When I think about that - I can guaran-freaking-tee I wouldn't be doing what I do now. No doubts - I'm blessed to have the ability to work from home. I'm blessed to have a job that pays moderately well. But the corporate tape, the mind-numbing meetings and training sessions, the sheer insanity of some of the process - Blech. The work itself isn't so bad - not loads and loads of fun, but tolerable. And the people I work with and for are often the only redeeming quality. But overall - no way.
So what would I do? Would I just stay home and be a mommy? I don't think so. I love my children - love them so much, that I cannot imagine how horrible their life would be if I stayed home with them all the time without some sort of outlet. I'm not built that way and I don't have the patience (look for upcoming blog entries on my homeschool experience dying an agonizing death). And looking for outlets that didn't involve me making some sort of money. . .would probably end up with me spending that million in a heartbeat.
If I could do whatever I wanted - I would work at a gym/own a gym/teach and train. I love the endorphin rush of working out. I love the smiles on people's faces when they've worked out and enjoyed themselves at the same time. I love feeling my best and knowing that I look my best and am healthy and vibrant. I love helping other people find that feeling. But generally - teaching one class a week at a gym or fitness center barely pays for the gas to get there and the childcare I incurred.
And this is why I have a case of the Mondays on this obviously-not-a-Monday-Wednesday. Because I want to do that. I want my job to be fun, to be enjoyable, to have purpose and excitement. And for almost 2 weeks I've been stirring an idea around in my brain. . . .. what if. . .what if. . . .what if. . . I just did it? Summer is here. Homeschooling is over (GLORY!) and I've got a bit more time in the mornings. . . maybe I could start teaching somewhere, working somewhere, doing something towards my dream?
My band teacher in high school used to tell us - there comes a time where you have to decide. . .you have to make a choice and begin your action. Its time to fish or cut bait.
My fitness instructor resume went out to 3 local gyms today. Talk to you guys later - I'm going fishing.
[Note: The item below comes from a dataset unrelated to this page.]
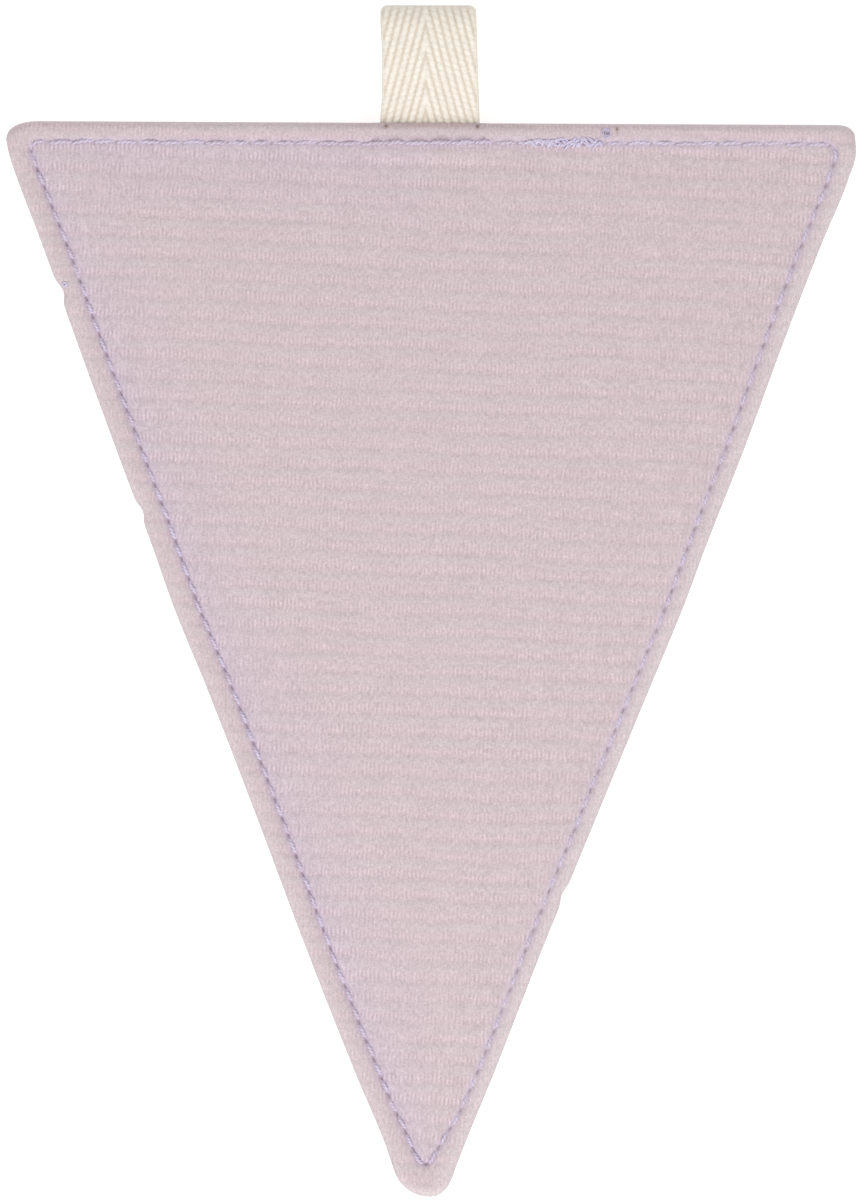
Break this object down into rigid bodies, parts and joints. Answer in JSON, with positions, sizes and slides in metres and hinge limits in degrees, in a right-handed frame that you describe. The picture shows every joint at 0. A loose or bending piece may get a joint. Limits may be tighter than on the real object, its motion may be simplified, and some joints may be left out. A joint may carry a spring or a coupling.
{
  "type": "bunting flag",
  "caption": "Triangular cloth bunting flag in ribbed velour, two turned panels topstitched round the edge, with a folded tape loop at the top for hanging on a cord.",
  "frame": {"origin": "on the surface the flag lies on, under the middle of its whole outline", "axes": "+X across the flag to its right seen from the front, +Y from the tip to the loop, +Z out of the front face, up from the surface"},
  "size_m": [0.1417, 0.1988, 0.007],
  "materials": {
    "velour_front": "ribbed velour, short soft pile, dusty lilac",
    "velour_back": "ribbed velour, short soft pile, dusty lilac",
    "cotton_tape": "natural cotton herringbone tape, matt",
    "sewing_thread": "lilac polyester topstitching thread, slight sheen"
  },
  "bodies": {
    "root": {"front_panel": "velour_front", "back_panel": "velour_back", "tape_loop": "cotton_tape"}
  },
  "joints": []
}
I love the movie Office Space - and if you've ever worked in a cube farm spending hours staring at those insane gray walls I bet the movie is strangely resonant with you as well. I love Milton and his crazy babble - and I totally relate to getting attached to your office supplies (HANDS OFF MY POST IT NOTES EVERYONE). I love how everyone with even a modicum of intelligence really hates their job although on differing levels. I love the idea of walking into work with a drill and knocking down my cube wall. But I never do (I promise!) But the premise that really hits me of that movie is this: If you had a million dollars - what would you do? Would you continue to work in the job you are in now? Think about it. . . .if money wasn't an issue how do you picture yourself living your life?
When I think about that - I can guaran-freaking-tee I wouldn't be doing what I do now. No doubts - I'm blessed to have the ability to work from home. I'm blessed to have a job that pays moderately well. But the corporate tape, the mind-numbing meetings and training sessions, the sheer insanity of some of the process - Blech. The work itself isn't so bad - not loads and loads of fun, but tolerable. And the people I work with and for are often the only redeeming quality. But overall - no way.
So what would I do? Would I just stay home and be a mommy? I don't think so. I love my children - love them so much, that I cannot imagine how horrible their life would be if I stayed home with them all the time without some sort of outlet. I'm not built that way and I don't have the patience (look for upcoming blog entries on my homeschool experience dying an agonizing death). And looking for outlets that didn't involve me making some sort of money. . .would probably end up with me spending that million in a heartbeat.
If I could do whatever I wanted - I would work at a gym/own a gym/teach and train. I love the endorphin rush of working out. I love the smiles on people's faces when they've worked out and enjoyed themselves at the same time. I love feeling my best and knowing that I look my best and am healthy and vibrant. I love helping other people find that feeling. But generally - teaching one class a week at a gym or fitness center barely pays for the gas to get there and the childcare I incurred.
And this is why I have a case of the Mondays on this obviously-not-a-Monday-Wednesday. Because I want to do that. I want my job to be fun, to be enjoyable, to have purpose and excitement. And for almost 2 weeks I've been stirring an idea around in my brain. . . .. what if. . .what if. . . .what if. . . I just did it? Summer is here. Homeschooling is over (GLORY!) and I've got a bit more time in the mornings. . . maybe I could start teaching somewhere, working somewhere, doing something towards my dream?
My band teacher in high school used to tell us - there comes a time where you have to decide. . .you have to make a choice and begin your action. Its time to fish or cut bait.
My fitness instructor resume went out to 3 local gyms today. Talk to you guys later - I'm going fishing.